··· Exercise materials

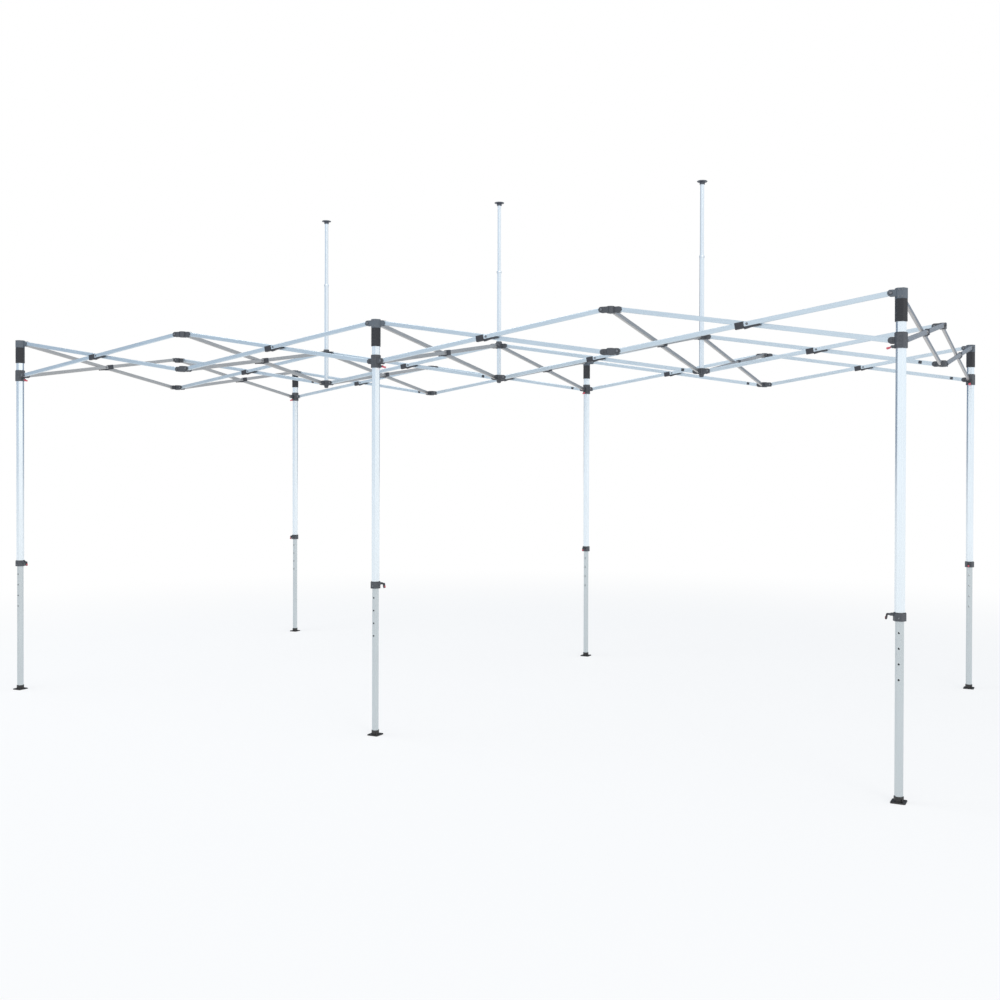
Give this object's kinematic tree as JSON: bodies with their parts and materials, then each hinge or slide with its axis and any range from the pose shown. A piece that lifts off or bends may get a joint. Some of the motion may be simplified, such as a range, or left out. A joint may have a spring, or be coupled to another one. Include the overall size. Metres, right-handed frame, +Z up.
{
  "type": "pop up canopy frame",
  "caption": "Folding canopy frame without its cloth: telescoping legs on foot plates, scissor trusses between sliding brackets, and raised peak poles.",
  "frame": {"origin": "on the ground, under the middle of the frame", "axes": "+X along the long side to the right of someone who faces the front, +Y from the front row of legs to the back row, +Z up"},
  "size_m": [6.112, 3.092, 3.4583],
  "materials": {
    "leg_tube": "satin",
    "inner_leg_tube": "satin",
    "foot_plastic": "matte",
    "lever_plastic": "matte",
    "pull_tab_plastic": "matte",
    "leg_top_plastic": "matte",
    "runner_plastic": "matte",
    "collar_plastic": "matte",
    "truss_bracket_plastic": "matte",
    "bar_metal": "satin",
    "saddle_plastic": "matte",
    "pole_tube": "satin",
    "pole_tip_tube": "satin",
    "disc_plastic": "matte"
  },
  "bodies": {
    "centre_row": {"truss_tops_centre": "truss_bracket_plastic", "long_bars_centre": "bar_metal", "long_saddles_centre": "saddle_plastic", "pole_sleeves": "pole_tube"},
    "centre_runners": {"truss_feet_centre": "truss_bracket_plastic"},
    "front_row": {"leg_tops_front": "leg_top_plastic", "truss_tops_front": "truss_bracket_plastic", "leg_collars_front": "collar_plastic", "long_bars_front": "bar_metal", "long_saddles_front": "saddle_plastic", "upper_leg_front_left": "leg_tube", "upper_leg_front_middle": "leg_tube", "upper_leg_front_right": "leg_tube"},
    "front_runners": {"runners_front": "runner_plastic", "truss_feet_front": "truss_bracket_plastic"},
    "front_rising": {"cross_bars_front_rising": "bar_metal"},
    "front_falling": {"cross_bars_front_falling": "bar_metal"},
    "back_row": {"leg_tops_back": "leg_top_plastic", "truss_tops_back": "truss_bracket_plastic", "leg_collars_back": "collar_plastic", "long_bars_back": "bar_metal", "long_saddles_back": "saddle_plastic", "upper_leg_back_left": "leg_tube", "upper_leg_back_middle": "leg_tube", "upper_leg_back_right": "leg_tube"},
    "back_runners": {"runners_back": "runner_plastic", "truss_feet_back": "truss_bracket_plastic"},
    "back_rising": {"cross_bars_back_rising": "bar_metal"},
    "back_falling": {"cross_bars_back_falling": "bar_metal"},
    "lower_leg_front_left": {"lower_leg_front_left": "inner_leg_tube", "foot_front_left": "foot_plastic"},
    "collar_lever_front_left": {"collar_lever_front_left": "lever_plastic"},
    "runner_lever_front_left": {"runner_lever_front_left": "pull_tab_plastic"},
    "lower_leg_front_middle": {"lower_leg_front_middle": "inner_leg_tube", "foot_front_middle": "foot_plastic"},
    "collar_lever_front_middle": {"collar_lever_front_middle": "lever_plastic"},
    "runner_lever_front_middle": {"runner_lever_front_middle": "pull_tab_plastic"},
    "lower_leg_front_right": {"lower_leg_front_right": "inner_leg_tube", "foot_front_right": "foot_plastic"},
    "collar_lever_front_right": {"collar_lever_front_right": "lever_plastic"},
    "runner_lever_front_right": {"runner_lever_front_right": "pull_tab_plastic"},
    "lower_leg_back_left": {"lower_leg_back_left": "inner_leg_tube", "foot_back_left": "foot_plastic"},
    "collar_lever_back_left": {"collar_lever_back_left": "lever_plastic"},
    "runner_lever_back_left": {"runner_lever_back_left": "pull_tab_plastic"},
    "lower_leg_back_middle": {"lower_leg_back_middle": "inner_leg_tube", "foot_back_middle": "foot_plastic"},
    "collar_lever_back_middle": {"collar_lever_back_middle": "lever_plastic"},
    "runner_lever_back_middle": {"runner_lever_back_middle": "pull_tab_plastic"},
    "lower_leg_back_right": {"lower_leg_back_right": "inner_leg_tube", "foot_back_right": "foot_plastic"},
    "collar_lever_back_right": {"collar_lever_back_right": "lever_plastic"},
    "runner_lever_back_right": {"runner_lever_back_right": "pull_tab_plastic"},
    "pole_tip_left": {"pole_tip_left": "pole_tip_tube", "pole_disc_left": "disc_plastic"},
    "pole_tip_middle": {"pole_tip_middle": "pole_tip_tube", "pole_disc_middle": "disc_plastic"},
    "pole_tip_right": {"pole_tip_right": "pole_tip_tube", "pole_disc_right": "disc_plastic"}
  },
  "joints": [
    {"name": "fold", "type": "hinge", "parent": "centre_row", "child": "front_rising", "pos_m": [0, -0.047, 2.44], "axis": [1, 0, 0], "range_deg": [0, 79.4]},
    {"name": "front_cross_pivot", "type": "hinge", "parent": "front_rising", "child": "front_falling", "pos_m": [0, -0.755, 2.328], "axis": [1, 0, 0], "range_deg": [-158.8, 0]},
    {"name": "front_runner_pivot", "type": "hinge", "parent": "front_rising", "child": "front_runners", "pos_m": [0, -1.463, 2.216], "axis": [1, 0, 0], "range_deg": [-79.4, 0]},
    {"name": "front_row_pivot", "type": "hinge", "parent": "front_falling", "child": "front_row", "pos_m": [0, -1.463, 2.44], "axis": [1, 0, 0], "range_deg": [0, 79.4]},
    {"name": "centre_runner_pivot", "type": "hinge", "parent": "front_falling", "child": "centre_runners", "pos_m": [0, -0.047, 2.216], "axis": [1, 0, 0], "range_deg": [0, 79.4]},
    {"name": "back_falling_pivot", "type": "hinge", "parent": "centre_row", "child": "back_falling", "pos_m": [0, 0.047, 2.44], "axis": [1, 0, 0], "range_deg": [-79.4, 0]},
    {"name": "back_cross_pivot", "type": "hinge", "parent": "back_falling", "child": "back_rising", "pos_m": [0, 0.755, 2.328], "axis": [1, 0, 0], "range_deg": [0, 158.8]},
    {"name": "back_runner_pivot", "type": "hinge", "parent": "back_falling", "child": "back_runners", "pos_m": [0, 1.463, 2.216], "axis": [1, 0, 0], "range_deg": [0, 79.4]},
    {"name": "back_row_pivot", "type": "hinge", "parent": "back_rising", "child": "back_row", "pos_m": [0, 1.463, 2.44], "axis": [1, 0, 0], "range_deg": [-79.4, 0]},
    {"name": "leg_height_front_left", "type": "slide", "parent": "front_row", "child": "lower_leg_front_left", "axis": [0, 0, 1], "range_m": [0, 0.8]},
    {"name": "collar_lever_front_left", "type": "hinge", "parent": "front_row", "child": "collar_lever_front_left", "pos_m": [-2.979, -1.51, 0.901], "axis": [0, -1, 0], "range_deg": [0, 35], "stiffness_Nm_per_rad": 0.3, "springref_deg": -11.46},
    {"name": "runner_lever_front_left", "type": "hinge", "parent": "front_runners", "child": "runner_lever_front_left", "pos_m": [-2.979, -1.51, 2.185], "axis": [0, 1, 0], "range_deg": [0, 25], "stiffness_Nm_per_rad": 0.3, "springref_deg": -11.46},
    {"name": "leg_height_front_middle", "type": "slide", "parent": "front_row", "child": "lower_leg_front_middle", "axis": [0, 0, 1], "range_m": [0, 0.8]},
    {"name": "collar_lever_front_middle", "type": "hinge", "parent": "front_row", "child": "collar_lever_front_middle", "pos_m": [0.041, -1.51, 0.901], "axis": [0, -1, 0], "range_deg": [0, 35], "stiffness_Nm_per_rad": 0.3, "springref_deg": -11.46},
    {"name": "runner_lever_front_middle", "type": "hinge", "parent": "front_runners", "child": "runner_lever_front_middle", "pos_m": [0.041, -1.51, 2.185], "axis": [0, 1, 0], "range_deg": [0, 25], "stiffness_Nm_per_rad": 0.3, "springref_deg": -11.46},
    {"name": "leg_height_front_right", "type": "slide", "parent": "front_row", "child": "lower_leg_front_right", "axis": [0, 0, 1], "range_m": [0, 0.8]},
    {"name": "collar_lever_front_right", "type": "hinge", "parent": "front_row", "child": "collar_lever_front_right", "pos_m": [2.979, -1.51, 0.901], "axis": [0, 1, 0], "range_deg": [0, 35], "stiffness_Nm_per_rad": 0.3, "springref_deg": -11.46},
    {"name": "runner_lever_front_right", "type": "hinge", "parent": "front_runners", "child": "runner_lever_front_right", "pos_m": [2.979, -1.51, 2.185], "axis": [0, -1, 0], "range_deg": [0, 25], "stiffness_Nm_per_rad": 0.3, "springref_deg": -11.46},
    {"name": "leg_height_back_left", "type": "slide", "parent": "back_row", "child": "lower_leg_back_left", "axis": [0, 0, 1], "range_m": [0, 0.8]},
    {"name": "collar_lever_back_left", "type": "hinge", "parent": "back_row", "child": "collar_lever_back_left", "pos_m": [-3.02, 1.469, 0.901], "axis": [-1, 0, 0], "range_deg": [0, 35], "stiffness_Nm_per_rad": 0.3, "springref_deg": -11.46},
    {"name": "runner_lever_back_left", "type": "hinge", "parent": "back_runners", "child": "runner_lever_back_left", "pos_m": [-3.02, 1.469, 2.185], "axis": [1, 0, 0], "range_deg": [0, 25], "stiffness_Nm_per_rad": 0.3, "springref_deg": -11.46},
    {"name": "leg_height_back_middle", "type": "slide", "parent": "back_row", "child": "lower_leg_back_middle", "axis": [0, 0, 1], "range_m": [0, 0.8]},
    {"name": "collar_lever_back_middle", "type": "hinge", "parent": "back_row", "child": "collar_lever_back_middle", "pos_m": [0, 1.469, 0.901], "axis": [-1, 0, 0], "range_deg": [0, 35], "stiffness_Nm_per_rad": 0.3, "springref_deg": -11.46},
    {"name": "runner_lever_back_middle", "type": "hinge", "parent": "back_runners", "child": "runner_lever_back_middle", "pos_m": [0, 1.469, 2.185], "axis": [1, 0, 0], "range_deg": [0, 25], "stiffness_Nm_per_rad": 0.3, "springref_deg": -11.46},
    {"name": "leg_height_back_right", "type": "slide", "parent": "back_row", "child": "lower_leg_back_right", "axis": [0, 0, 1], "range_m": [0, 0.8]},
    {"name": "collar_lever_back_right", "type": "hinge", "parent": "back_row", "child": "collar_lever_back_right", "pos_m": [3.02, 1.469, 0.901], "axis": [-1, 0, 0], "range_deg": [0, 35], "stiffness_Nm_per_rad": 0.3, "springref_deg": -11.46},
    {"name": "runner_lever_back_right", "type": "hinge", "parent": "back_runners", "child": "runner_lever_back_right", "pos_m": [3.02, 1.469, 2.185], "axis": [1, 0, 0], "range_deg": [0, 25], "stiffness_Nm_per_rad": 0.3, "springref_deg": -11.46},
    {"name": "pole_height_left", "type": "slide", "parent": "centre_row", "child": "pole_tip_left", "axis": [0, 0, -1], "range_m": [0, 0.45]},
    {"name": "pole_height_middle", "type": "slide", "parent": "centre_row", "child": "pole_tip_middle", "axis": [0, 0, -1], "range_m": [0, 0.45]},
    {"name": "pole_height_right", "type": "slide", "parent": "centre_row", "child": "pole_tip_right", "axis": [0, 0, -1], "range_m": [0, 0.45]}
  ],
  "couplings": [
    {"joint": "front_cross_pivot", "follows": "fold", "ratio": -2},
    {"joint": "front_runner_pivot", "follows": "fold", "ratio": -1},
    {"joint": "front_row_pivot", "follows": "fold", "ratio": 1},
    {"joint": "centre_runner_pivot", "follows": "fold", "ratio": 1},
    {"joint": "back_falling_pivot", "follows": "fold", "ratio": -1},
    {"joint": "back_cross_pivot", "follows": "fold", "ratio": 2},
    {"joint": "back_runner_pivot", "follows": "fold", "ratio": 1},
    {"joint": "back_row_pivot", "follows": "fold", "ratio": -1}
  ]
}
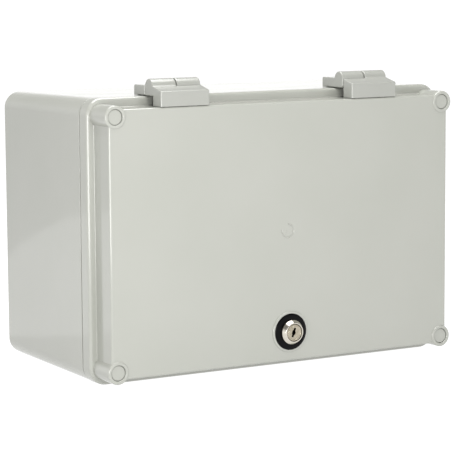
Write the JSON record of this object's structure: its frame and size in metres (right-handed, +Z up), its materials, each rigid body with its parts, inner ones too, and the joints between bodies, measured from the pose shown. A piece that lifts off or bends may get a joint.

······

What the task asks: How many of the lines in the listing above hold the word "joints"? Report only that figure.

Correct output: 2